# My latest truck



## Ambull (Mar 25, 2018)

Picked up a 96 Dodge Ram Cummins with 200K miles on it. Around here this truck is a unicorn, because it has zero rust on it. I painted the bottom of the body with bedliner and changed the bumpers. The front bumper is off a 2012 Ram with conversion brackets that I bought on Ebay. It is a Laramie with a manual transmission. Love this truck!


----------



## Ole Reb (Mar 25, 2018)

Looks nice,love manual transmission trucks.


----------



## 1Alpha1 (Mar 27, 2018)

Pics ain't showing up for me.


----------



## NYH1 (Mar 28, 2018)

I can't see them either.

NYH1.


----------



## FlyingDutchman (May 9, 2018)

Bank must own it still.


----------



## Evan (May 31, 2018)

Lol id love to have a 96 my 02 is about to push passed the 300k mark

Its a unicorn cause its a semi low mileage clean 12valve.
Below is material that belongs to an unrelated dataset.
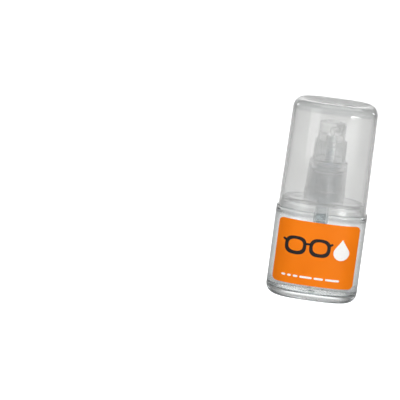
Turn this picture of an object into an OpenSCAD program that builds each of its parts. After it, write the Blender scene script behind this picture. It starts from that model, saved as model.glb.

Built 47re and rh trannies are starting to chip away at the 5 speed manual popularity as guys are pushing more and more power through them. The 727 3 speed is bullett proof ofcourse with upgraded. The 47s are a 727 with a overdrive unit and can hold massive power and dont loose boost when shifting can be tuned for street or drag trucks running 10s


----------